Throughout this whole ordeal, we’ve all wanted to show things that we weren’t allowed to show, but it wasn’t because of some magic goo. It was because of the magical power of threatening people with violence. That’s obviously the only true power. If there’s anything we’ve learned, it’s that terrorizing people works… All you need to do is instill fear and be willing to hurt people and you can get whatever you want. The only true power is violence.

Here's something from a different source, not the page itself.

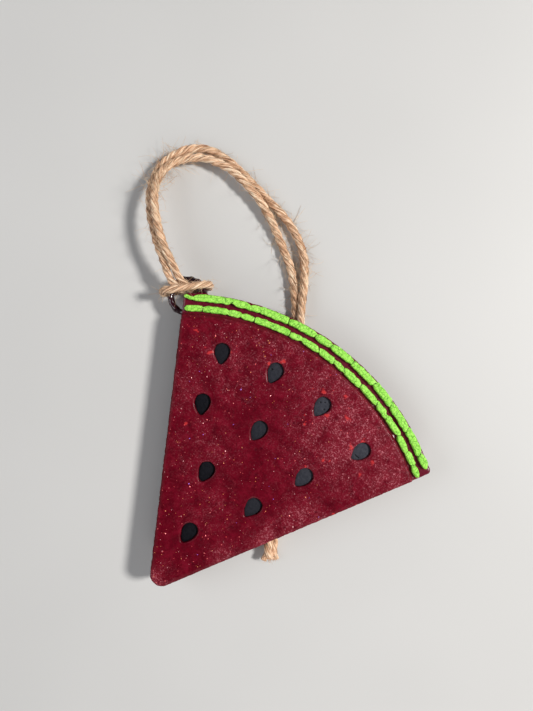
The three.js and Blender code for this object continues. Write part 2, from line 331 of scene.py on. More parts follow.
def flesh_look():
    """Fused crimson beads: deep where clear, with cloudy speckled zones and coral flecks, painted
    highlights along the ridges and edges, and painted shade in the creases.
    """
    look = Look("flesh_cast", {
        "Coat Weight": 0.03, "Coat Roughness": 0.12, "Specular IOR Level": 0.13, "Subsurface Weight": 0.06,
        "Subsurface Radius": (1.4 * MM, 0.3 * MM, 0.25 * MM), "Subsurface Scale": 1.0,
    })
    colour = look.ramp(
        look.noise(0.28, detail=6, rough=0.65, distortion=0.6),
        (0.32, (0.070, 0.0004, 0.0052)),
        (0.50, (0.108, 0.0008, 0.0078)),
        (0.68, (0.155, 0.0030, 0.0140)),
    )
    clouds = look.noise(0.45, detail=7, rough=0.74, distortion=1.2)
    colour = look.tint(colour, (0.26, 0.014, 0.031), clouds, 0.52, 0.76, 0.40)
    depths = look.noise(1.1, detail=4, rough=0.7, distortion=0.8)
    colour = look.tint(colour, (0.060, 0.0004, 0.0040), depths, 0.52, 0.68, 0.65)
    patches = look.band(look.noise(0.26, detail=3), 0.36, 0.58, 0.2, 1)
    zone = look.math("MULTIPLY", look.stored("frost"), patches)
    colour = look.tint(colour, (0.40, 0.036, 0.062), zone, 0, 1, 0.24)
    grain = look.band(look.noise(2.4, detail=4, rough=0.75, distortion=0.4), 0.53, 0.60)
    clumps = look.band(look.noise(0.9, detail=3, rough=0.6, distortion=0.8), 0.40, 0.60, 0.25, 1)
    grain = look.math("MULTIPLY", grain, clumps)
    grain = look.math("MULTIPLY", grain, look.band(zone, 0, 0.9, 0.02, 0.95))
    colour = look.mix(grain, colour, (0.66, 0.215, 0.260))
    colour = look.tint(colour, (0.64, 0.042, 0.042), look.stored("fleck"), 0.15, 0.8, 0.66)
    # Painted highlight: a lighter red along the ridges and edges, broken up by noise, in place of glints
    rim = look.math(
        "MULTIPLY",
        look.band(look.stored("edge"), 0.35, 0.9),
        look.band(look.noise(0.7, detail=3), 0.47, 0.62, 0.06, 0.8),
    )
    colour = look.mix(rim, colour, (0.50, 0.028, 0.060))
    # Painted shade: darker red in the creases, scores and the corners of the pockets
    colour = look.tint(colour, (0.025, 0.0006, 0.004), look.stored("hollow_shade"), 0.1, 0.6, 0.75)
    look.bump(look.noise(0.9, detail=3, rough=0.5), 0.04, 0.6)
    look.bump(look.noise(5, detail=2), 0.008, 0.5)
    worn = look.band(look.stored("edge"), 0.05, 0.40, 0, 0.6)
    return look.finish(colour, look.math("ADD", look.band(zone, 0, 0.8, 0.24, 0.34), worn))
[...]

While it remains to be seen whether The Interview is in the same qualitative class as The Great Dictator and South Park, the simple fact that American cinema can produce such brilliant satire and social commentary—be it the aching idealism of a British transplant like Chaplin or the cutting cynicism of two Colorado Generation X-ers like Parker and Stone—is just one more reason for Americans to find some way, any way, to take a stand against North Korea’s attacks on the creators of The Interview.

You know, in case the First Amendment wasn’t enough.

Note: As of the time of publication, another film production company, New Regency, appears to be scrapping an untitled thriller set in North Korea directed by Gore Verbinski and starring Steve Carell. And this just in—Paramount is apparently canceling the screenings of Team America that were supposed to replace The Interview.